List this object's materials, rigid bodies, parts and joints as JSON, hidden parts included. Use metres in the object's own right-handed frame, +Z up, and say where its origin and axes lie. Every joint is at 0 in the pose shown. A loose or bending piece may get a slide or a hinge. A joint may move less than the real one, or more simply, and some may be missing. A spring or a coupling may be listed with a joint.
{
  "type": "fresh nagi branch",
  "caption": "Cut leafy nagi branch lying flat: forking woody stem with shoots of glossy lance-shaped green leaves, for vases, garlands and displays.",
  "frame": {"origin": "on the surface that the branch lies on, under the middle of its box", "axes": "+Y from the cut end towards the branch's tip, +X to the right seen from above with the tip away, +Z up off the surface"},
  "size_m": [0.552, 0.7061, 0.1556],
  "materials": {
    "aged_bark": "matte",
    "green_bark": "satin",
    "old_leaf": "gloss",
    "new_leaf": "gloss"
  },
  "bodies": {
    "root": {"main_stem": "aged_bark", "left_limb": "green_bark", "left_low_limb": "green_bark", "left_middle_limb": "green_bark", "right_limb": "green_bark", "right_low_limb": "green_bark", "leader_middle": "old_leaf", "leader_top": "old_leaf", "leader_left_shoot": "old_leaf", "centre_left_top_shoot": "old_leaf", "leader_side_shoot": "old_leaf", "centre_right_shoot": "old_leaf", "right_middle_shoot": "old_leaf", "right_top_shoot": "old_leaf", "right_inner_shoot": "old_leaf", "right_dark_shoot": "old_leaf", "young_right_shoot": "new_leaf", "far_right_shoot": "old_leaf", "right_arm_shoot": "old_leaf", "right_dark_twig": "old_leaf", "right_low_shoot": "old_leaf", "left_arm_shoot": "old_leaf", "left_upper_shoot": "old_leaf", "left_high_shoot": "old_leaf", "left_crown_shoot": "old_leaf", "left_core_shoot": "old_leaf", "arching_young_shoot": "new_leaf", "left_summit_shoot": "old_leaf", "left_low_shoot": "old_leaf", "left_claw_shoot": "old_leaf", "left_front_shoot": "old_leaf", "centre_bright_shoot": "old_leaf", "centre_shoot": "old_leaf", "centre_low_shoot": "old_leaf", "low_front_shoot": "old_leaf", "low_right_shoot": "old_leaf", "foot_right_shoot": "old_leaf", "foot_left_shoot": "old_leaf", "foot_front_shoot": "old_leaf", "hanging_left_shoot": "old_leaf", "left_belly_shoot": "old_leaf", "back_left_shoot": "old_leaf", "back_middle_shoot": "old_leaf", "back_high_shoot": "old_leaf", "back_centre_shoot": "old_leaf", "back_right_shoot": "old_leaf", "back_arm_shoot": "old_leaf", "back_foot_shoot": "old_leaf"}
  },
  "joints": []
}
━━━━━━━━━━━━━━━━━━━━
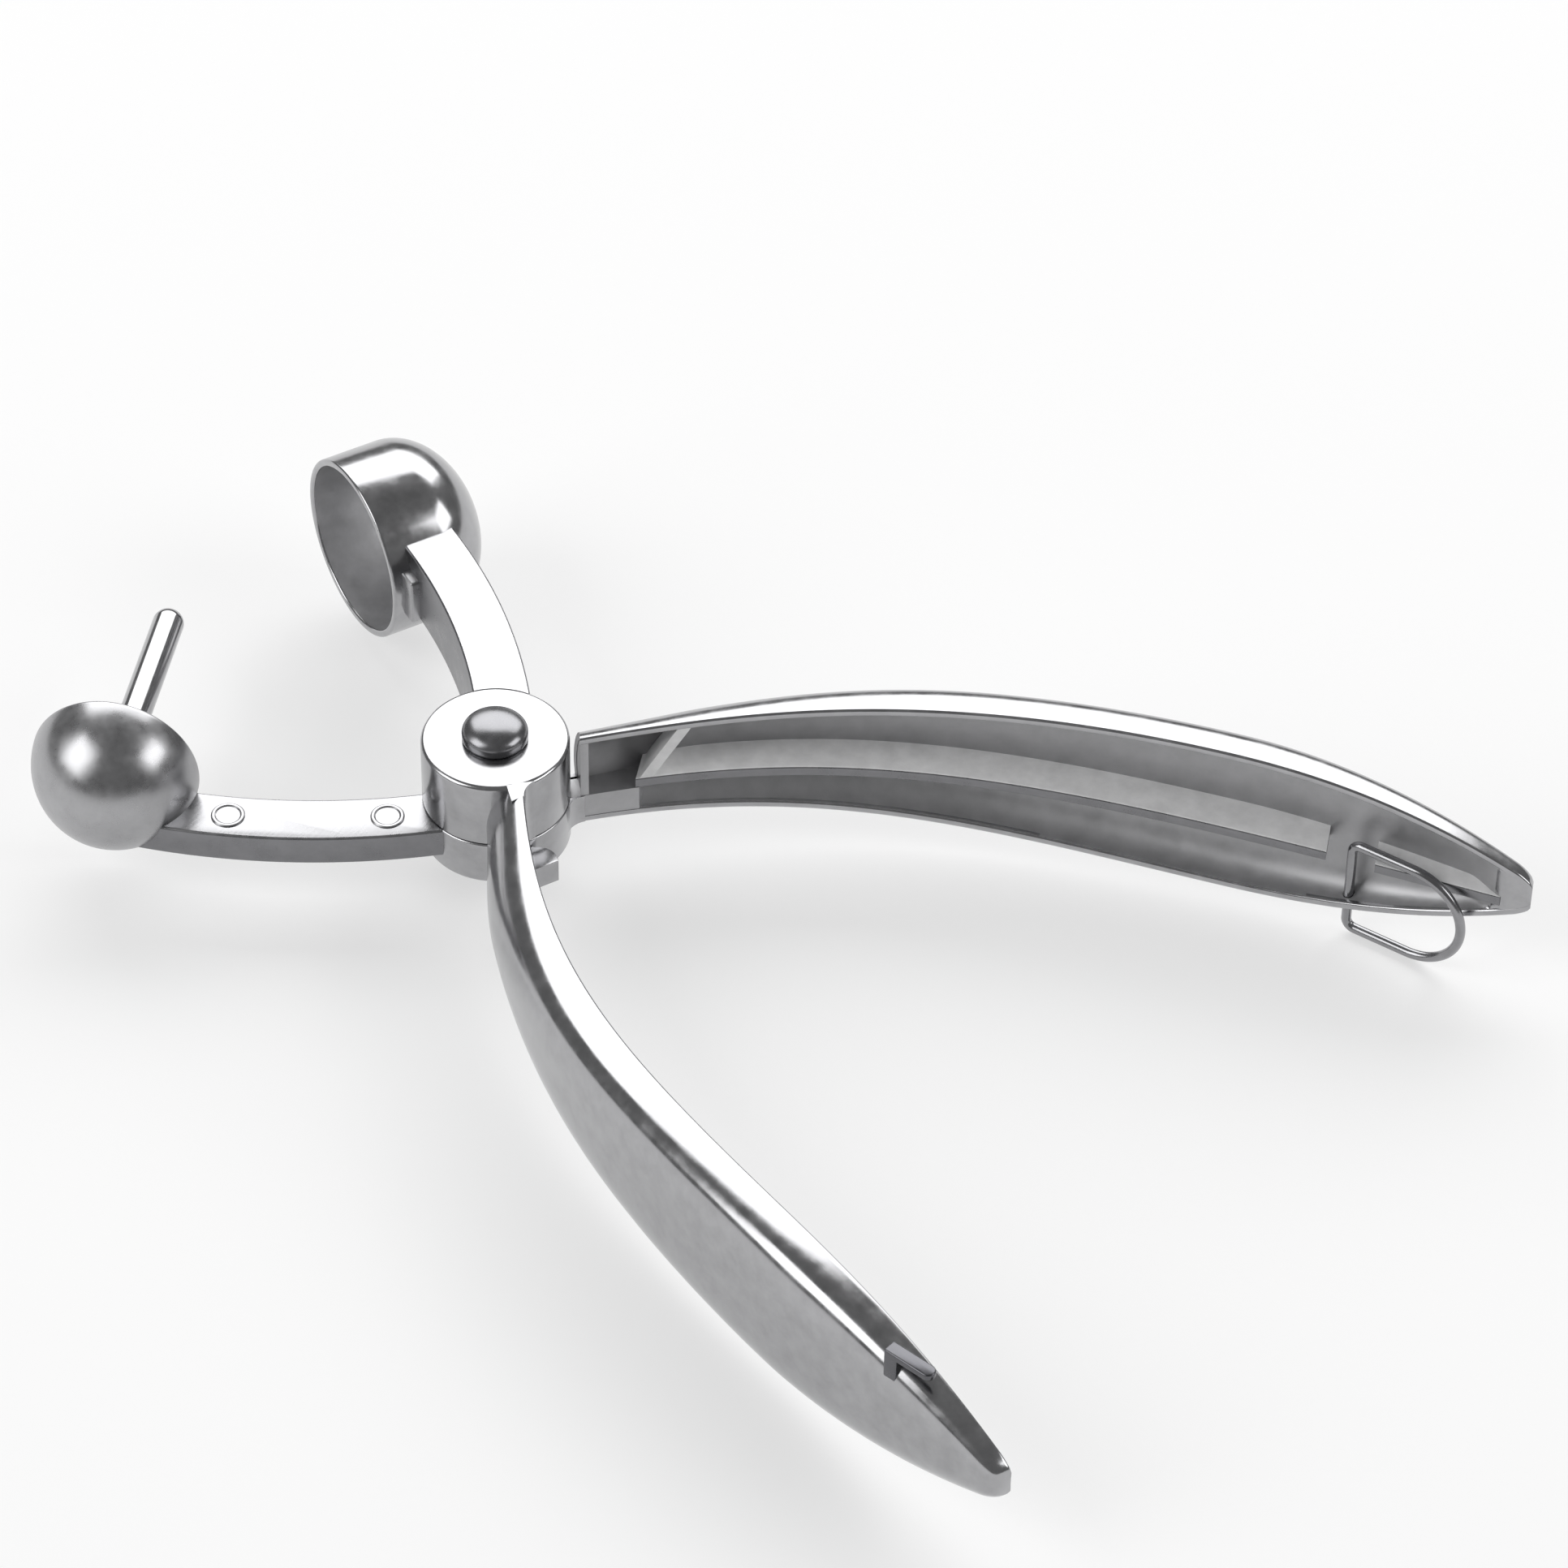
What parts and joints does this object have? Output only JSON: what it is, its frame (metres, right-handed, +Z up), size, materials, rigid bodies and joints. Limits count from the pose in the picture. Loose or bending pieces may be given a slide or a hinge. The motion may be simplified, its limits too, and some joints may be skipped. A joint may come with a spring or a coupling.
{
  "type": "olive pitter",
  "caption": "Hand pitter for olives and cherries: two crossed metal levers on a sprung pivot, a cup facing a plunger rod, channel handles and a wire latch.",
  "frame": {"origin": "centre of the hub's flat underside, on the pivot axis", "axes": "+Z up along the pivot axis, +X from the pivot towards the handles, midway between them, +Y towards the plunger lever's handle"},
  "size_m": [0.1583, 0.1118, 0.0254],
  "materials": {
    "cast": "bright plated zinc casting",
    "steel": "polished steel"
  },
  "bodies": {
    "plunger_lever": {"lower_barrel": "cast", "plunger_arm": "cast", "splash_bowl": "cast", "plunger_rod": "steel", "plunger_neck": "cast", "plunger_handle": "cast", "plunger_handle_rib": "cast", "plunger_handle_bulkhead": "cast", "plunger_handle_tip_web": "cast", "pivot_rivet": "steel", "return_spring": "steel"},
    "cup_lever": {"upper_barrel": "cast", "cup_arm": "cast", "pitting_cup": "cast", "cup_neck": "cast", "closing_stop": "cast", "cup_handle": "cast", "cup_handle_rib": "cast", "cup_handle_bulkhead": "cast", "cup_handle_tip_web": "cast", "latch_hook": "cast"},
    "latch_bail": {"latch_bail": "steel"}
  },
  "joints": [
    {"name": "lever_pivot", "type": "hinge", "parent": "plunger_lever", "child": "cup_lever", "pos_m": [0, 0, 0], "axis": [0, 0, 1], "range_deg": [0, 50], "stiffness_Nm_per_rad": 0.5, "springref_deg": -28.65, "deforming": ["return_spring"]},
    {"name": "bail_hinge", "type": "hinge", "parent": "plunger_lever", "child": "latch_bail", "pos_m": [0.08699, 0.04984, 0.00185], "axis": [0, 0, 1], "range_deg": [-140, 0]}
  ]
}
━━━━━━━━━━━━━━━━━━━━
PROMPT:
Find the string "JSON" in the listing and return every line that holds it.

THE RESULT:
List this object's materials, rigid bodies, parts and joints as JSON, hidden parts included. Use metres in the object's own right-handed frame, +Z up, and say where its origin and axes lie. Every joint is at 0 in the pose shown. A loose or bending piece may get a slide or a hinge. A joint may move less than the real one, or more simply, and some may be missing. A spring or a coupling may be listed with a joint.
What parts and joints does this object have? Output only JSON: what it is, its frame (metres, right-handed, +Z up), size, materials, rigid bodies and joints. Limits count from the pose in the picture. Loose or bending pieces may be given a slide or a hinge. The motion may be simplified, its limits too, and some joints may be skipped. A joint may come with a spring or a coupling.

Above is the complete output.